Beginning to face life as a Jewish adult requires life skills, as well as ritual capabilities. The ability to face the darkness and listen for meaning while being supported and trusted by your elders to be able to make it, does lurk in the B-mitzvah process, in so far as our children are learning how to listen for the Torah as it applies to life.
It also helps to create something that helps frame the transition in stage of life. This might be a pre-b-mitzvah gathering to be held outdoors, perhaps with a bonfire.
The initiate selects and brings 3 or so photos from various stages of his/her growing up to share and speak about.
The Bar/Bat Mitzvah initiate can also bring in a box of symbols of youth Such a box could contain things like a finished workbook, stuffed animal or plastic action figure, completed coloring book, photo of a sixth or "n"th grade graduation, clay-thing made at summer camp.
One choice is to place and seal these in a box, to be opened at fifty, sixty or seventy three years of age, a memory box. Others choose to hold up each item (selected not to be the most important examples of these) and to burn them in the fire, symbolizing moving on, growing up. Or simply hold them up and speak about them and take them back home.

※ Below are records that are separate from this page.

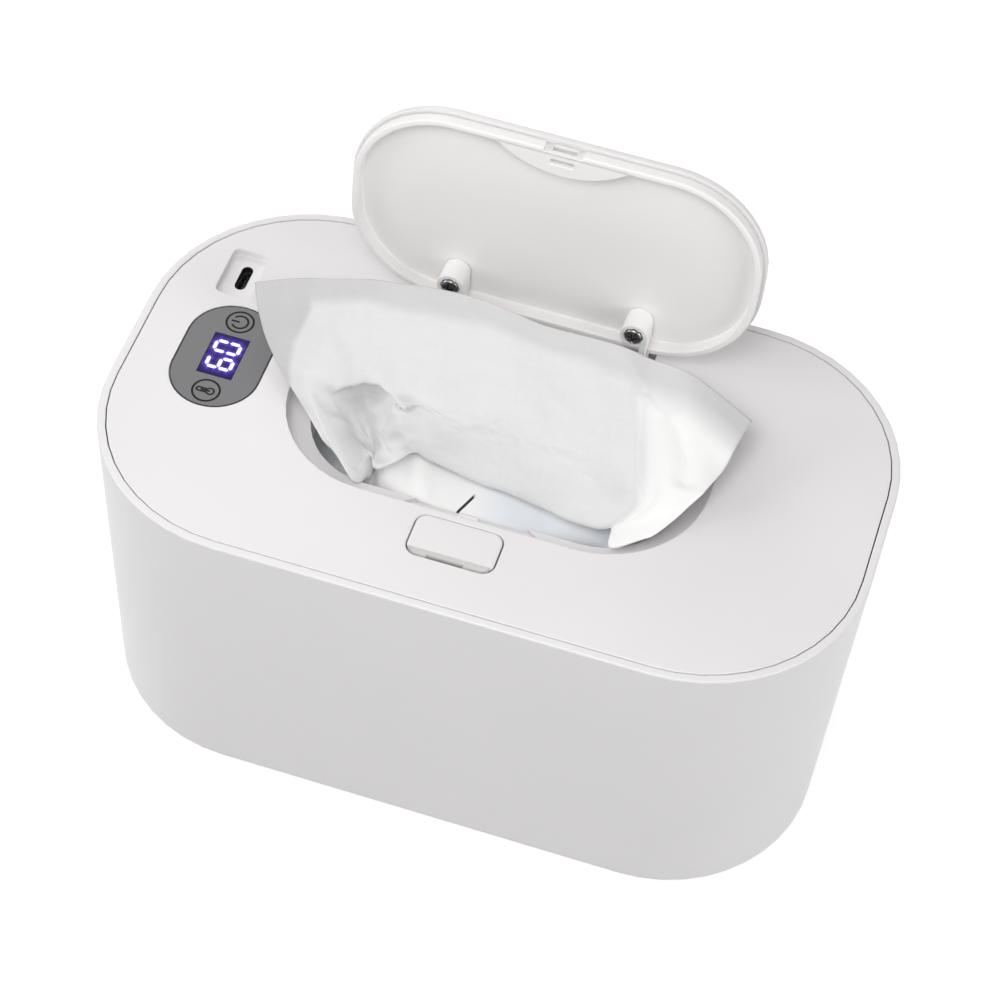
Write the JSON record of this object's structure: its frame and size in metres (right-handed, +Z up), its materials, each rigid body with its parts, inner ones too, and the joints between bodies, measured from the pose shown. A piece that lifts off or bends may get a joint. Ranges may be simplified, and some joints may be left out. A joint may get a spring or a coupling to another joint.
{
  "type": "baby wipe warmer",
  "caption": "Rounded countertop box that keeps wet wipes warm: a sprung lid with a push-button latch over the dispensing opening, and touch keys, a display and a power inlet on the deck.",
  "frame": {"origin": "middle of the footprint, on the surface that the feet stand on", "axes": "+X along the length, to the right as seen from the front; -Y towards the front, where the latch button is; +Z up"},
  "size_m": [0.21, 0.123, 0.1685],
  "materials": {
    "white_shell": "satin",
    "white_inner": "fine satin",
    "silicone": "matt",
    "rubber": "matt",
    "aluminium": "rolled",
    "polyimide": "satin",
    "black_plastic": "matt",
    "grey_film": "satin film",
    "display_glass": "polished",
    "display_body": "matt",
    "board": "satin",
    "steel": "plated",
    "spring_steel": "drawn wire",
    "cloth": "nonwoven",
    "packet": "soft film",
    "black_lead": "matt",
    "red_lead": "matt"
  },
  "bodies": {
    "base": {"tub_shell": "white_shell", "foot_1": "rubber", "foot_2": "rubber", "foot_3": "rubber", "foot_4": "rubber", "wipe_packet": "packet"},
    "top_cover": {"deck_panel": "white_shell", "inner_tray": "white_inner", "cover_seal": "silicone", "throat_gasket": "silicone", "heat_plate": "aluminium", "heater_film": "polyimide", "thermal_fuse": "black_plastic", "temperature_sensor": "black_plastic", "control_membrane": "grey_film", "display_window": "display_glass", "display_module": "display_body", "control_board": "board", "usb_shell": "steel", "usb_tongue": "black_plastic", "wipe_sheet": "cloth", "lead_1": "black_lead", "lead_2": "red_lead", "lead_3": "black_lead", "touch_spring_1": "spring_steel", "touch_spring_2": "spring_steel", "board_screw_1": "steel", "board_screw_2": "steel", "cover_screw_1": "steel", "cover_screw_2": "steel", "cover_screw_3": "steel", "cover_screw_4": "steel", "cover_screw_5": "steel", "cover_screw_6": "steel", "cover_screw_7": "steel", "latch_retainer": "white_inner", "latch_spring_1": "spring_steel", "latch_spring_2": "spring_steel", "latch_screw_1": "steel", "latch_screw_2": "steel", "hinge_pin_left": "steel", "hinge_pin_right": "steel"},
    "latch_button": {"latch_button": "white_shell"},
    "latch_slide": {"latch_slide": "white_inner"},
    "lid": {"lid_cover": "white_shell", "lid_liner": "white_inner", "hinge_arm_left": "white_inner", "hinge_arm_right": "white_inner", "lid_screw_left": "steel", "lid_screw_right": "steel", "hinge_spring_left": "spring_steel", "hinge_spring_right": "spring_steel"}
  },
  "joints": [
    {"name": "cover_lift", "type": "slide", "parent": "base", "child": "top_cover", "axis": [0, 0, 1], "range_m": [0, 0.03]},
    {"name": "lid_hinge", "type": "hinge", "parent": "top_cover", "child": "lid", "pos_m": [0, 0.03995, 0.0995], "axis": [1, 0, 0], "range_deg": [0, 94], "stiffness_Nm_per_rad": 0.004, "springref_deg": -28.65, "deforming": ["wipe_sheet"]},
    {"name": "latch_press", "type": "slide", "parent": "top_cover", "child": "latch_button", "axis": [0, 0, -1], "range_m": [0, 0.0012], "stiffness_N_per_m": 800, "springref_m": -0.002, "deforming": ["latch_spring_1", "latch_spring_2"]},
    {"name": "latch_slide_move", "type": "slide", "parent": "top_cover", "child": "latch_slide", "axis": [0, -1, 0], "range_m": [0, 0.0012]}
  ],
  "couplings": [
    {"joint": "latch_slide_move", "follows": "latch_press", "ratio": 1}
  ]
}
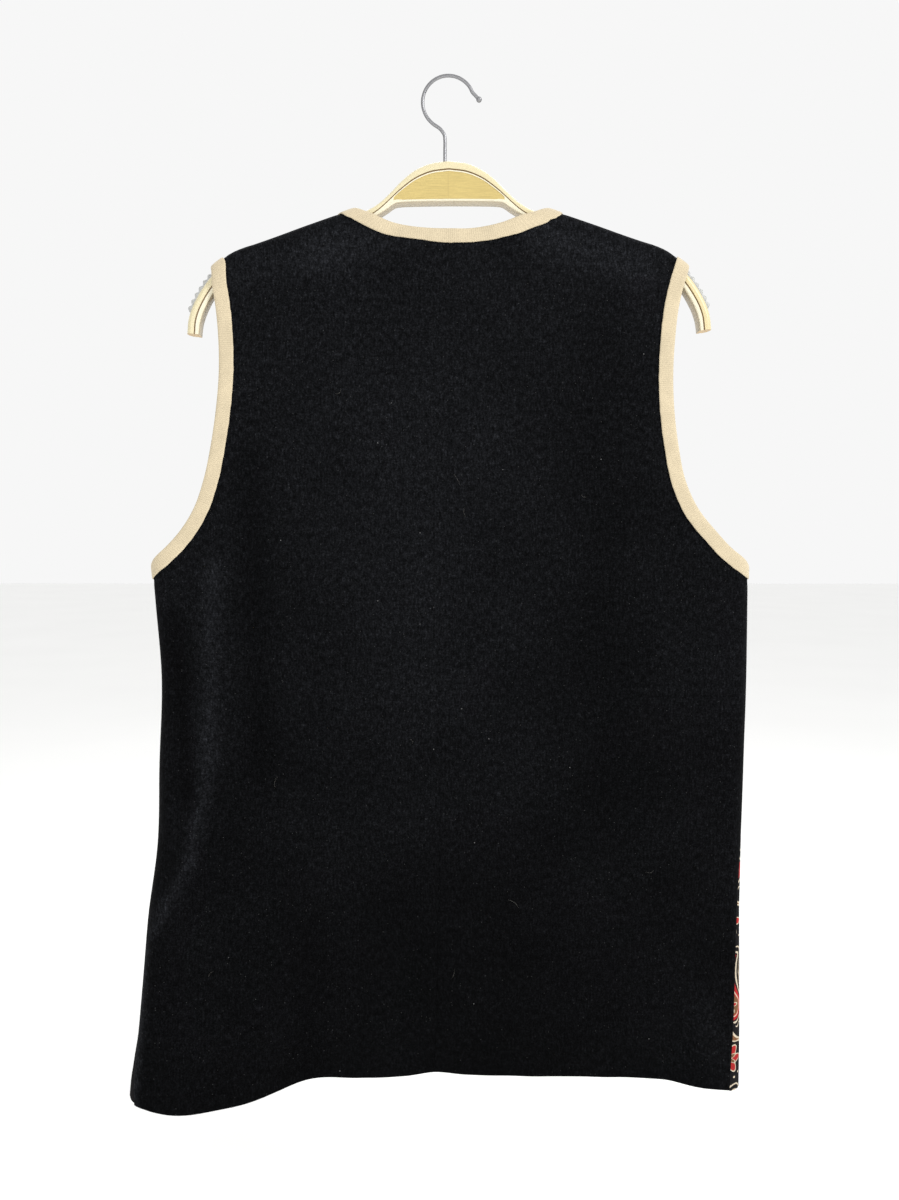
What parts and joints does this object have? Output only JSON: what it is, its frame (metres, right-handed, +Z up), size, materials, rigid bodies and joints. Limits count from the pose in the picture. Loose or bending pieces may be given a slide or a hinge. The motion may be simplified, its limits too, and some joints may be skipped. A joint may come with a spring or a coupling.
{
  "type": "western vest on a hanger",
  "caption": "Sleeveless black vest with bound neck and armholes and an open printed front, hanging flat on a shaped wooden hanger with a wire hook.",
  "frame": {"origin": "inner top of the hanger's hook, where a rail or peg carries it", "axes": "+Z up; the vest's back faces -Y and its open front faces +Y; the wearer's left side is at -X and right side at +X"},
  "size_m": [0.5329, 0.0601, 0.8738],
  "materials": {
    "black_cloth": "short napped cloth, deep black, matte with a soft edge sheen",
    "printed_cloth": null,
    "beige_binding": "ribbed beige binding strip, matte",
    "laminated_wood": "clear lacquered pale wood edge with a golden wood insert",
    "chrome_wire": "polished wire",
    "clear_grip": "clear soft grip strip"
  },
  "bodies": {
    "root": {"back_left": "black_cloth", "back_right": "black_cloth", "front_left": "printed_cloth", "front_right": "printed_cloth", "armhole_binding_left": "beige_binding", "armhole_binding_right": "beige_binding", "neck_binding": "beige_binding", "hanger_body": "laminated_wood", "hanger_hook": "chrome_wire", "grip_left": "clear_grip", "grip_right": "clear_grip"}
  },
  "joints": []
}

The initiate might write, in advance, a paragraph about the most formative event in his/her conscious life and set this to trope, the musical notation s/he has most likely learned for reading Torah. By doing this, the way in which trope was designed to emphasize meaning becomes very clear. By sharing his/her own life story with "the tribe" in this way, the student becomes empowered to find holiness in the torah of his/her own life.
The initiate might speak about one dream or experience s/he is most looking forward to in adulthood.
Next, the parents might step forward with the Bar/Bat Mitzvah student’s tallit, place it over her/his shoulders and speak about the qualities of their child. Friends and teachers if in attendance can speak about the initiates strengths as well.
Create a spontaneous group blessings for closing, all start together. "May you be blessed with ________________" and then take turns filling in the blank.